# Dataset content
----
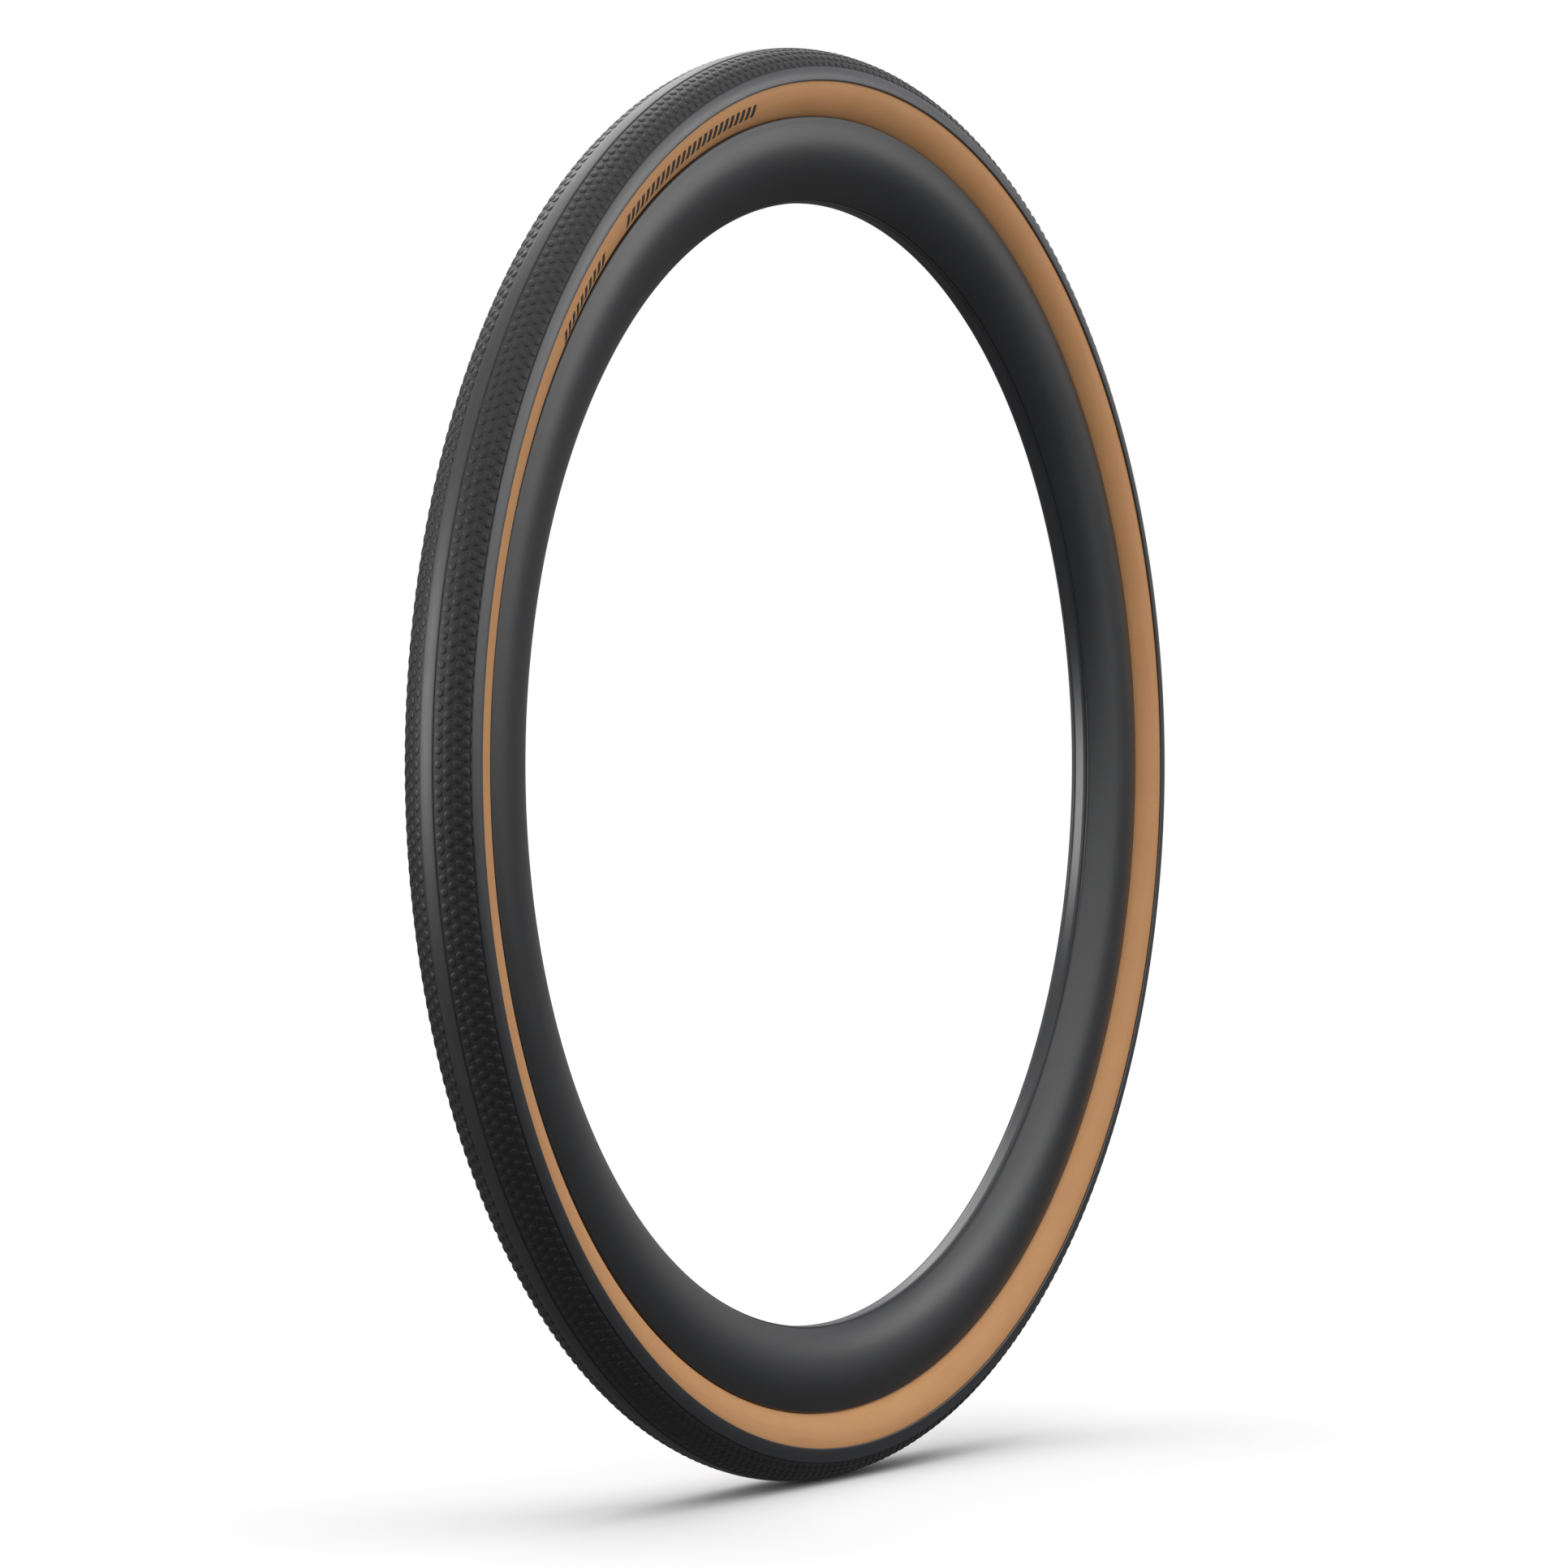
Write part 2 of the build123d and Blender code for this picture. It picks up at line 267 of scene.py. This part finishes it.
def add_knobs(verts, faces, sign):
    """Adds one side's knobs, each a closed block with a bevelled top that follows the tread's curve."""
    pitch = tau / KNOBS_ROUND
    for row in KNOB_ROWS:
        here = hull(row["at"])
        step = hull(row["at"] + 1)
        degree = hypot(step[0] - here[0], step[1] - here[1])
        plan = knob_plan(row)
        for k in range(KNOBS_ROUND):
            middle = (k + row["stagger"]) * pitch
            first = len(verts)
            for depth, scale in KNOB_LEVELS:
                for along, across in plan:
                    radius, side = hull(row["at"] + across * scale / degree, depth)
                    lean = (along + row["slant"] * across) * scale
                    verts.append(on_ring(radius, sign * side, middle + lean / here[0]))
            size = len(plan)
            rings = [[first + level * size + i for i in range(size)] for level in range(len(KNOB_LEVELS))]
            if sign < 0:
                rings = [ring[::-1] for ring in rings]
            faces.append(tuple(rings[0]))
            for low, high in zip(rings, rings[1:]):
                faces += [
                    (low[i], high[i], high[(i + 1) % size], low[(i + 1) % size]) for i in range(size)
                ]
            faces.append(tuple(reversed(rings[-1])))


def strip_outline():
    """The smooth strip at the tread's edge: a groove wall at its top and a rounded lip at its foot."""
    head = [hull(STRIP_START + past, depth) for past, depth in STRIP_HEAD]
    lip = [hull(STRIP_END - back, depth) for back, depth in STRIP_LIP]
    return head + hull_span(*STRIP_SPAN, 0, 20) + lip + hull_span(*STRIP_UNDERSIDE, STRIP_DEPTH, 10)


# ---------------------------------------------------------------- sidewalls


def skin_point(turn, lift=0.0):
    """A point of the tan skin's face, or lift outside it. The angle is in radians from the crown:
    up to a quarter turn it is an ellipse, and past that an arc down to the rim."""
    if turn <= pi / 2:
        return (
            CARCASS_CENTRE + (SKIN_RISE + lift) * cos(turn),
            (SKIN_HALF + lift) * sin(turn),
        )
    drop = SKIN_HALF - SKIN_ARC_RADIUS
    return (
        CARCASS_CENTRE + (SKIN_ARC_RADIUS + lift) * cos(turn),
        drop + (SKIN_ARC_RADIUS + lift) * sin(turn),
    )


def skin_outline():
    """The tan skin of one side, from under the tread's edge down to the rim's channel."""
    top = pi / 2 - atan2(SKIN_TOP - CARCASS_CENTRE, SKIN_RISE)
    foot = pi / 2 + atan2(CARCASS_CENTRE - SKIN_FOOT, CHANNEL_HALF + SKIN_ARC_RADIUS - SKIN_HALF)
    count = 44
    turns = [top + (foot - top) * k / count for k in range(count + 1)]
    face = [skin_point(turn) for turn in turns]
    back = [skin_point(turn, -SKIN_THICKNESS) for turn in reversed(turns)]
    return face + back


# ---------------------------------------------------------------- rim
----
Write down the full listing again, exactly.

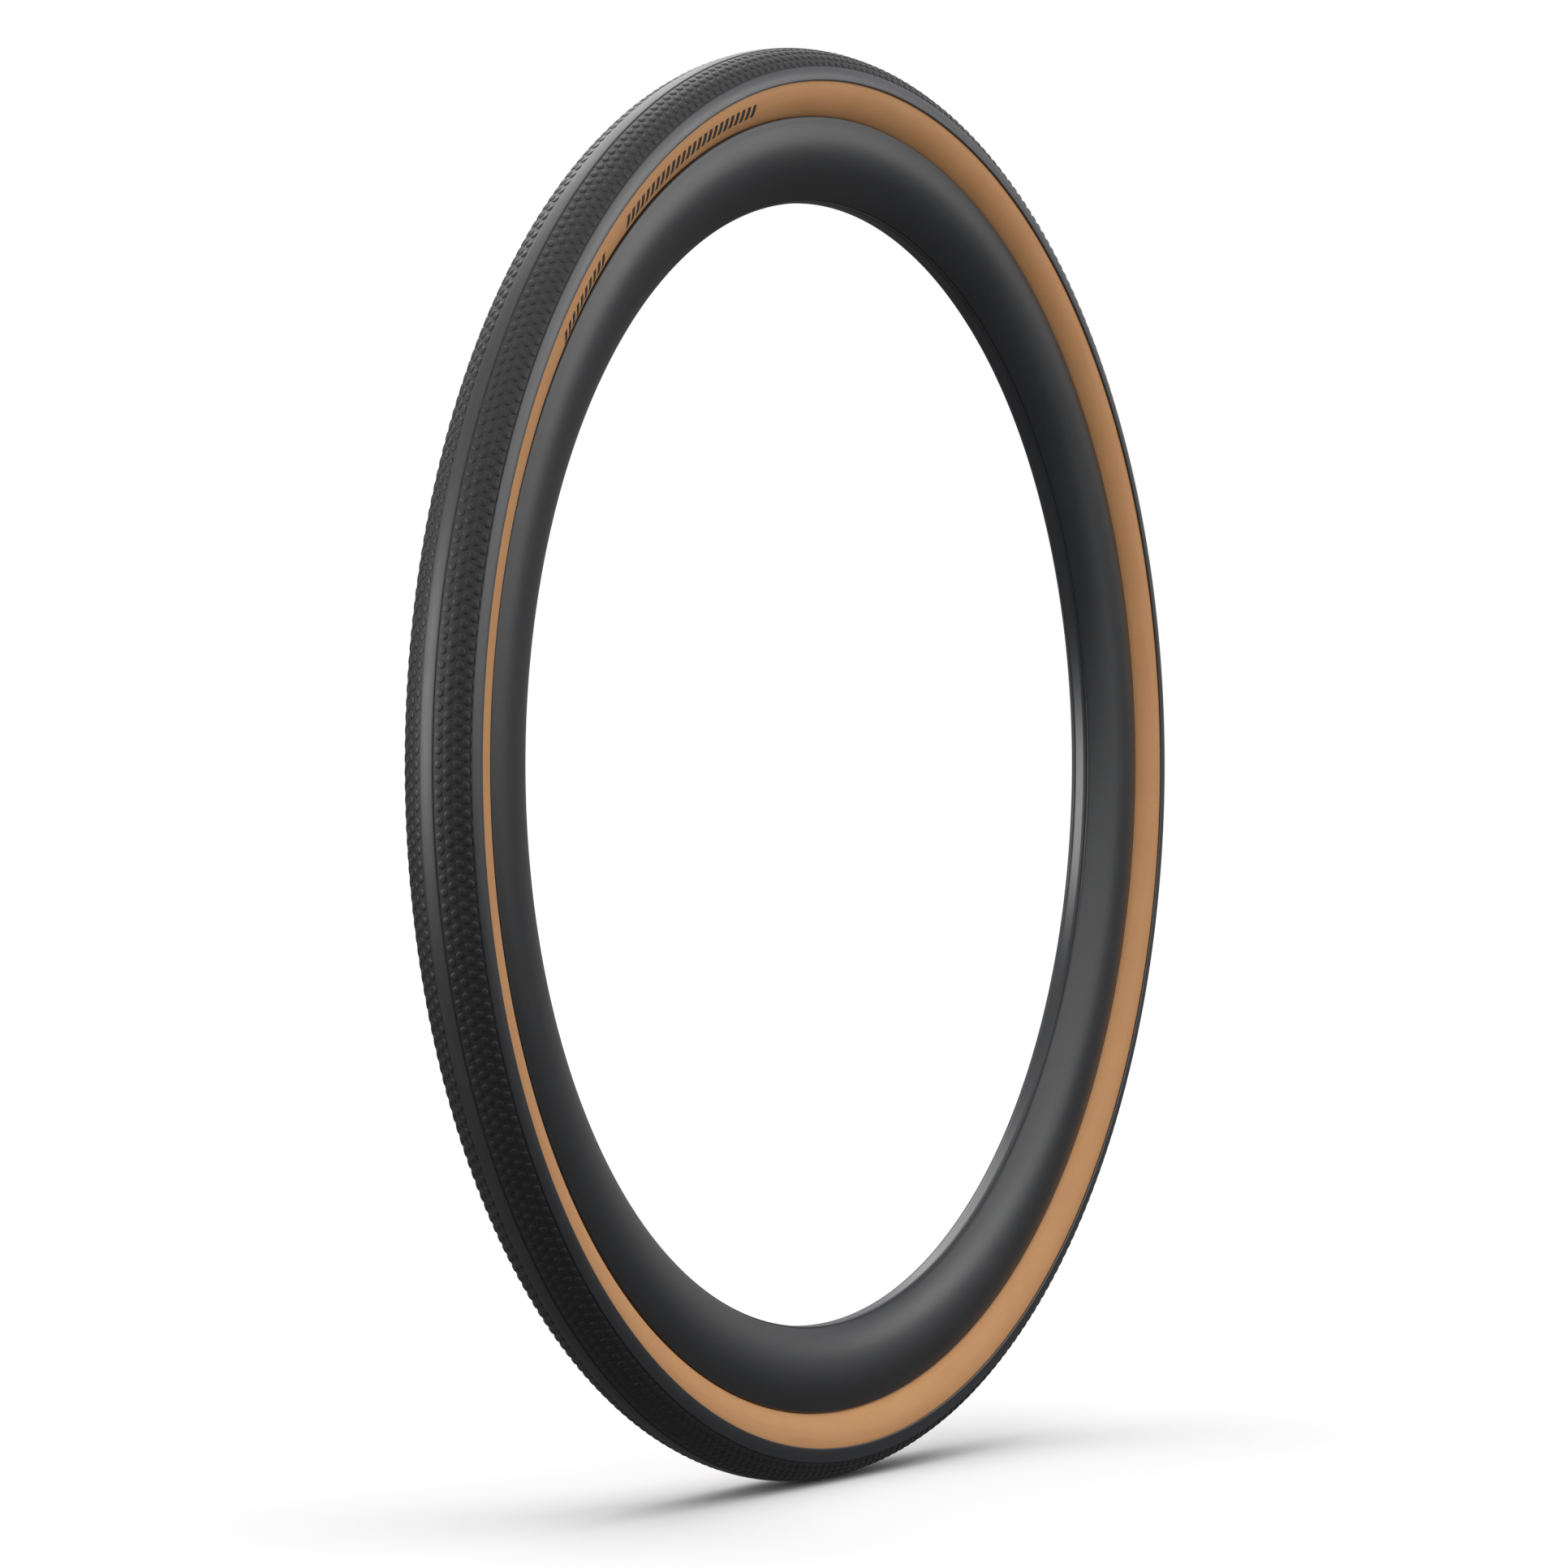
Write part 2 of the build123d and Blender code for this picture. It picks up at line 267 of scene.py. This part finishes it.
def add_knobs(verts, faces, sign):
    """Adds one side's knobs, each a closed block with a bevelled top that follows the tread's curve."""
    pitch = tau / KNOBS_ROUND
    for row in KNOB_ROWS:
        here = hull(row["at"])
        step = hull(row["at"] + 1)
        degree = hypot(step[0] - here[0], step[1] - here[1])
        plan = knob_plan(row)
        for k in range(KNOBS_ROUND):
            middle = (k + row["stagger"]) * pitch
            first = len(verts)
            for depth, scale in KNOB_LEVELS:
                for along, across in plan:
                    radius, side = hull(row["at"] + across * scale / degree, depth)
                    lean = (along + row["slant"] * across) * scale
                    verts.append(on_ring(radius, sign * side, middle + lean / here[0]))
            size = len(plan)
            rings = [[first + level * size + i for i in range(size)] for level in range(len(KNOB_LEVELS))]
            if sign < 0:
                rings = [ring[::-1] for ring in rings]
            faces.append(tuple(rings[0]))
            for low, high in zip(rings, rings[1:]):
                faces += [
                    (low[i], high[i], high[(i + 1) % size], low[(i + 1) % size]) for i in range(size)
                ]
            faces.append(tuple(reversed(rings[-1])))


def strip_outline():
    """The smooth strip at the tread's edge: a groove wall at its top and a rounded lip at its foot."""
    head = [hull(STRIP_START + past, depth) for past, depth in STRIP_HEAD]
    lip = [hull(STRIP_END - back, depth) for back, depth in STRIP_LIP]
    return head + hull_span(*STRIP_SPAN, 0, 20) + lip + hull_span(*STRIP_UNDERSIDE, STRIP_DEPTH, 10)


# ---------------------------------------------------------------- sidewalls


def skin_point(turn, lift=0.0):
    """A point of the tan skin's face, or lift outside it. The angle is in radians from the crown:
    up to a quarter turn it is an ellipse, and past that an arc down to the rim."""
    if turn <= pi / 2:
        return (
            CARCASS_CENTRE + (SKIN_RISE + lift) * cos(turn),
            (SKIN_HALF + lift) * sin(turn),
        )
    drop = SKIN_HALF - SKIN_ARC_RADIUS
    return (
        CARCASS_CENTRE + (SKIN_ARC_RADIUS + lift) * cos(turn),
        drop + (SKIN_ARC_RADIUS + lift) * sin(turn),
    )


def skin_outline():
    """The tan skin of one side, from under the tread's edge down to the rim's channel."""
    top = pi / 2 - atan2(SKIN_TOP - CARCASS_CENTRE, SKIN_RISE)
    foot = pi / 2 + atan2(CARCASS_CENTRE - SKIN_FOOT, CHANNEL_HALF + SKIN_ARC_RADIUS - SKIN_HALF)
    count = 44
    turns = [top + (foot - top) * k / count for k in range(count + 1)]
    face = [skin_point(turn) for turn in turns]
    back = [skin_point(turn, -SKIN_THICKNESS) for turn in reversed(turns)]
    return face + back


# ---------------------------------------------------------------- rim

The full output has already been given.